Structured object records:
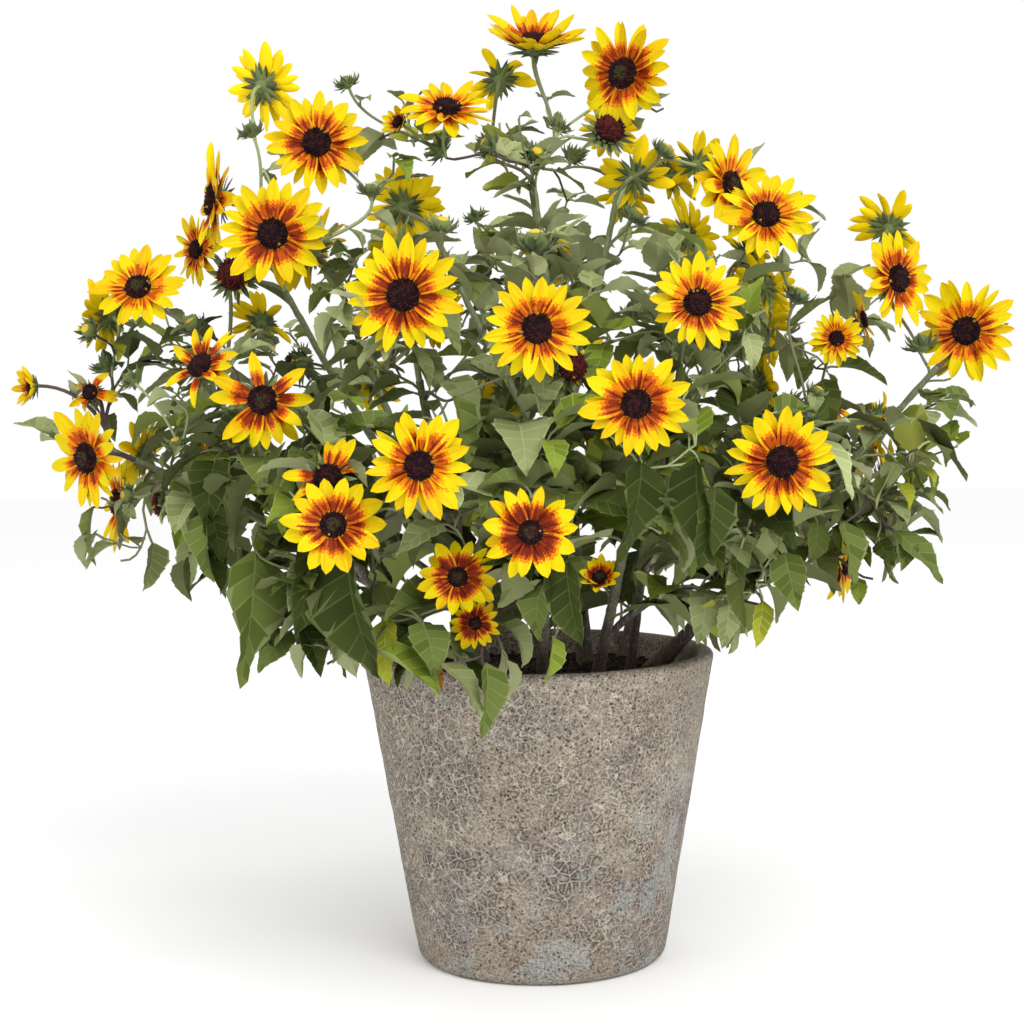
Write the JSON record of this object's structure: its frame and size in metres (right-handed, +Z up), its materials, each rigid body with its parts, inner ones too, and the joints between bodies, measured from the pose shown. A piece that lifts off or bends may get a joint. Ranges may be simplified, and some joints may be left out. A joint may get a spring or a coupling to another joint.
{
  "type": "potted dwarf sunflower plant",
  "caption": "Branching dwarf sunflower in a conical rough ceramic pot: leaning stems and boughs rise from the compost into a wide open crown of leaves and yellow and red-brown blooms.",
  "frame": {"origin": "centre of the pot's flat underside", "axes": "+Z up out of the pot, -Y towards the side that shows the most blooms, +X to the right when seen from that side"},
  "size_m": [0.84, 0.631, 0.798],
  "materials": {
    "pot": "rough, pitted, unglazed grey-brown with pale and bluish patches",
    "compost": "dark, moist, crumbly bark and peat",
    "stem": "ribbed, hairy, dark purple-brown low down and green higher up",
    "foliage": "matt grey-green leaves; blooms with yellow petals, red-brown inside, round dark discs"
  },
  "bodies": {
    "root": {"bough_back_left": "stem", "bough_left_shoulder": "stem", "bough_left_skirt": "stem", "bough_left_tip": "stem", "bough_right_low": "stem", "bough_right_skirt": "stem", "bough_right_tip": "stem", "bough_shoulder": "stem", "bough_top_right": "stem", "bough_upper_left": "stem", "bough_upper_mid": "stem", "compost": "compost", "foliage_back_far": "foliage", "foliage_back_left_far": "foliage", "foliage_back_left_high": "foliage", "foliage_back_left_low": "foliage", "foliage_back_mid_high": "foliage", "foliage_back_mid_low": "foliage", "foliage_back_right_far": "foliage", "foliage_back_right_high": "foliage", "foliage_back_right_low": "foliage", "foliage_back_top": "foliage", "foliage_front_far_right": "foliage", "foliage_front_left": "foliage", "foliage_front_mid": "foliage", "foliage_front_mid_left": "foliage", "foliage_front_right": "foliage", "foliage_heart_left_high": "foliage", "foliage_heart_mid_high": "foliage", "foliage_heart_right_high": "foliage", "foliage_left_drape_inner": "foliage", "foliage_left_drape_outer": "foliage", "foliage_left_mid": "foliage", "foliage_left_shoulder": "foliage", "foliage_left_skirt": "foliage", "foliage_left_tip": "foliage", "foliage_right_low": "foliage", "foliage_right_mid": "foliage", "foliage_right_shoulder": "foliage", "foliage_right_skirt": "foliage", "foliage_right_small": "foliage", "foliage_right_tip_outer": "foliage", "foliage_right_tip_upper": "foliage", "foliage_rim_left": "foliage", "foliage_top_centre": "foliage", "foliage_top_right": "foliage", "foliage_upper_left_low": "foliage", "foliage_upper_left_top": "foliage", "foliage_upper_mid_left": "foliage", "pot": "pot", "stem_back": "stem", "stem_back_left": "stem", "stem_back_right": "stem", "stem_centre": "stem", "stem_front": "stem", "stem_front_left": "stem", "stem_front_right": "stem", "stem_green": "stem", "stem_left": "stem", "stem_right": "stem"}
  },
  "joints": []
}
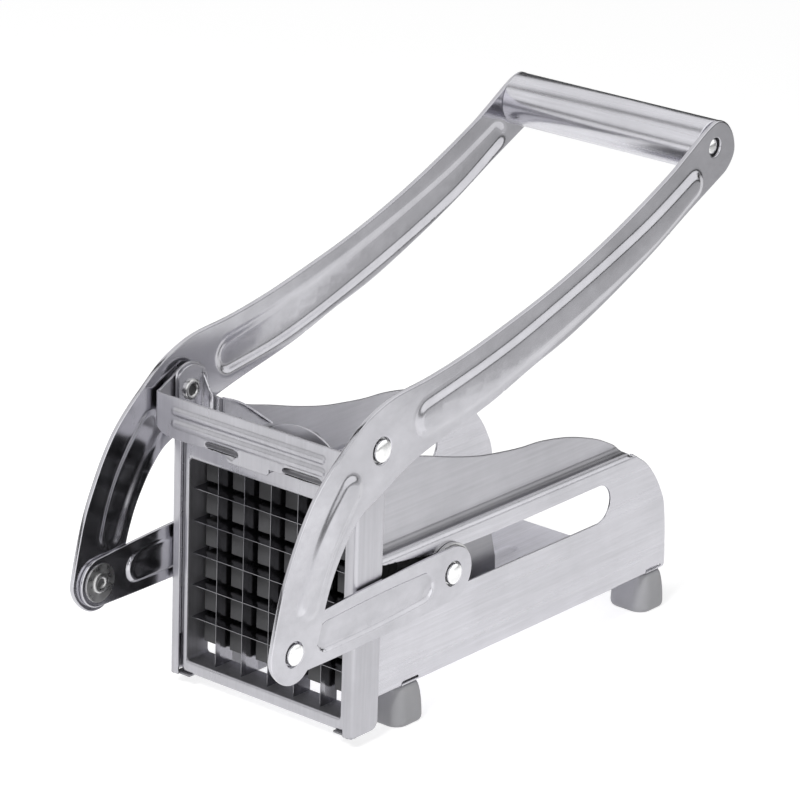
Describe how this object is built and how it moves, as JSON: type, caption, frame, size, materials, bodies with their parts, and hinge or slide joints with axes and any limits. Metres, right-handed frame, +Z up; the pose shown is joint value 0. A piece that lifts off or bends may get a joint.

» **Your task**
Your task is to repeat each line of the material exactly.

» **Exercise result**
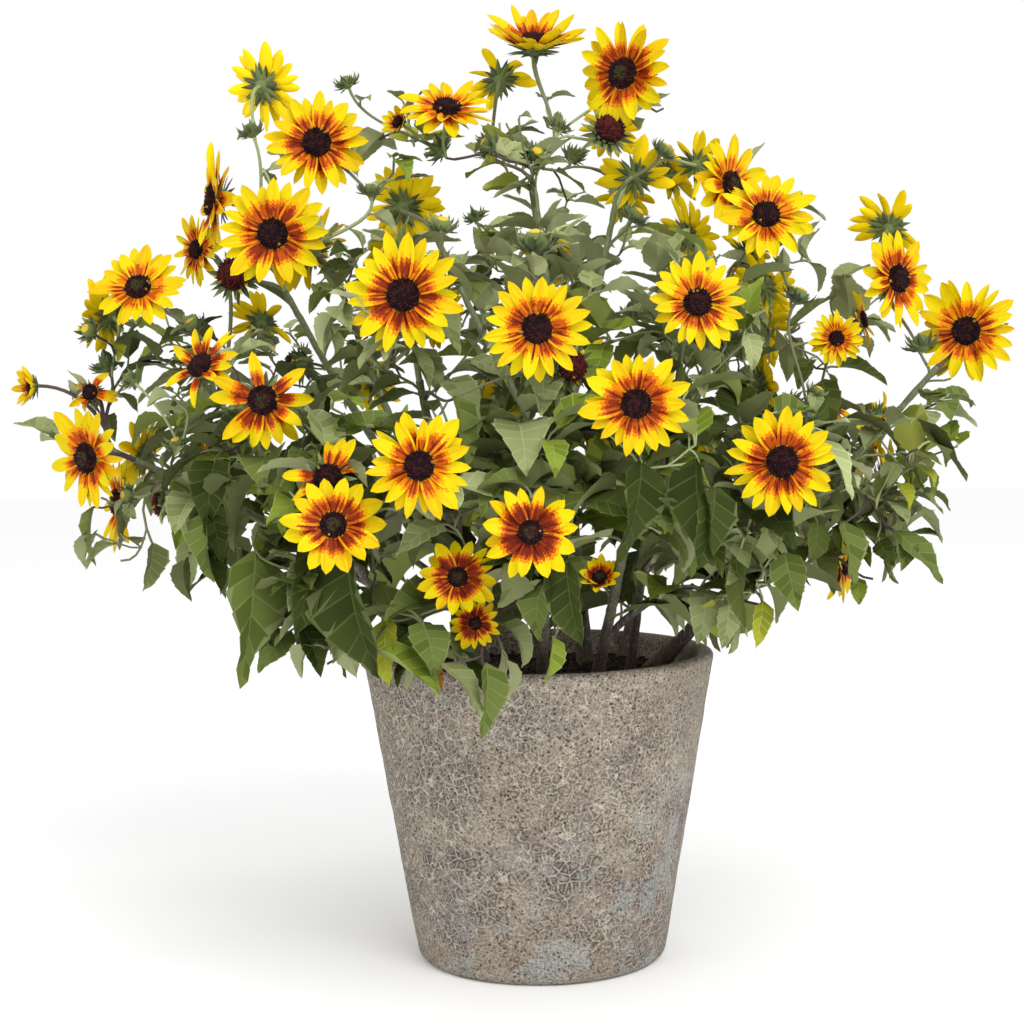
Write the JSON record of this object's structure: its frame and size in metres (right-handed, +Z up), its materials, each rigid body with its parts, inner ones too, and the joints between bodies, measured from the pose shown. A piece that lifts off or bends may get a joint. Ranges may be simplified, and some joints may be left out. A joint may get a spring or a coupling to another joint.
{
  "type": "potted dwarf sunflower plant",
  "caption": "Branching dwarf sunflower in a conical rough ceramic pot: leaning stems and boughs rise from the compost into a wide open crown of leaves and yellow and red-brown blooms.",
  "frame": {"origin": "centre of the pot's flat underside", "axes": "+Z up out of the pot, -Y towards the side that shows the most blooms, +X to the right when seen from that side"},
  "size_m": [0.84, 0.631, 0.798],
  "materials": {
    "pot": "rough, pitted, unglazed grey-brown with pale and bluish patches",
    "compost": "dark, moist, crumbly bark and peat",
    "stem": "ribbed, hairy, dark purple-brown low down and green higher up",
    "foliage": "matt grey-green leaves; blooms with yellow petals, red-brown inside, round dark discs"
  },
  "bodies": {
    "root": {"bough_back_left": "stem", "bough_left_shoulder": "stem", "bough_left_skirt": "stem", "bough_left_tip": "stem", "bough_right_low": "stem", "bough_right_skirt": "stem", "bough_right_tip": "stem", "bough_shoulder": "stem", "bough_top_right": "stem", "bough_upper_left": "stem", "bough_upper_mid": "stem", "compost": "compost", "foliage_back_far": "foliage", "foliage_back_left_far": "foliage", "foliage_back_left_high": "foliage", "foliage_back_left_low": "foliage", "foliage_back_mid_high": "foliage", "foliage_back_mid_low": "foliage", "foliage_back_right_far": "foliage", "foliage_back_right_high": "foliage", "foliage_back_right_low": "foliage", "foliage_back_top": "foliage", "foliage_front_far_right": "foliage", "foliage_front_left": "foliage", "foliage_front_mid": "foliage", "foliage_front_mid_left": "foliage", "foliage_front_right": "foliage", "foliage_heart_left_high": "foliage", "foliage_heart_mid_high": "foliage", "foliage_heart_right_high": "foliage", "foliage_left_drape_inner": "foliage", "foliage_left_drape_outer": "foliage", "foliage_left_mid": "foliage", "foliage_left_shoulder": "foliage", "foliage_left_skirt": "foliage", "foliage_left_tip": "foliage", "foliage_right_low": "foliage", "foliage_right_mid": "foliage", "foliage_right_shoulder": "foliage", "foliage_right_skirt": "foliage", "foliage_right_small": "foliage", "foliage_right_tip_outer": "foliage", "foliage_right_tip_upper": "foliage", "foliage_rim_left": "foliage", "foliage_top_centre": "foliage", "foliage_top_right": "foliage", "foliage_upper_left_low": "foliage", "foliage_upper_left_top": "foliage", "foliage_upper_mid_left": "foliage", "pot": "pot", "stem_back": "stem", "stem_back_left": "stem", "stem_back_right": "stem", "stem_centre": "stem", "stem_front": "stem", "stem_front_left": "stem", "stem_front_right": "stem", "stem_green": "stem", "stem_left": "stem", "stem_right": "stem"}
  },
  "joints": []
}
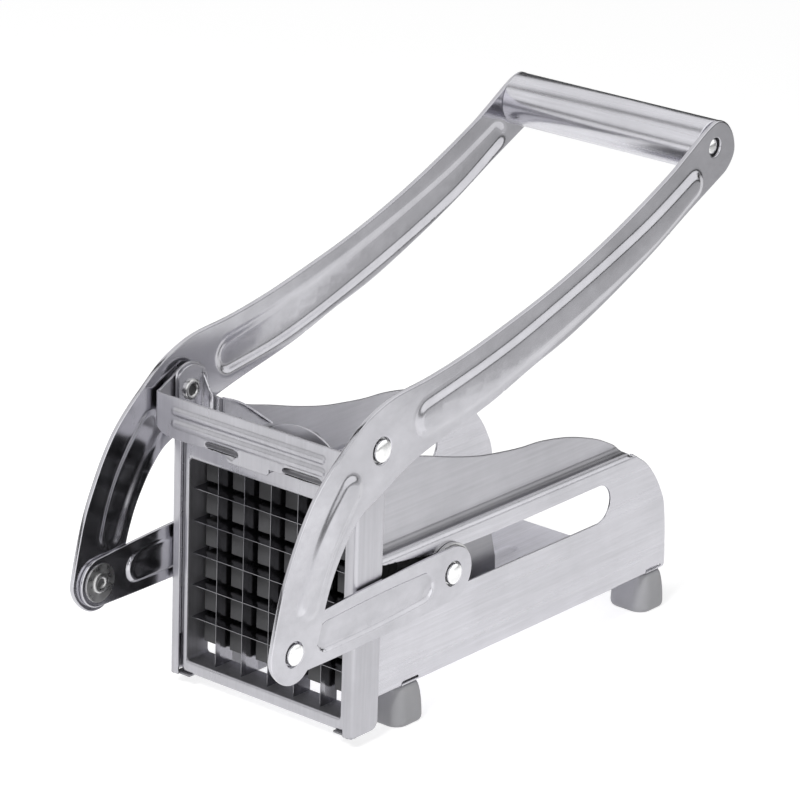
Describe how this object is built and how it moves, as JSON: type, caption, frame, size, materials, bodies with their parts, and hinge or slide joints with axes and any limits. Metres, right-handed frame, +Z up; the pose shown is joint value 0. A piece that lifts off or bends may get a joint.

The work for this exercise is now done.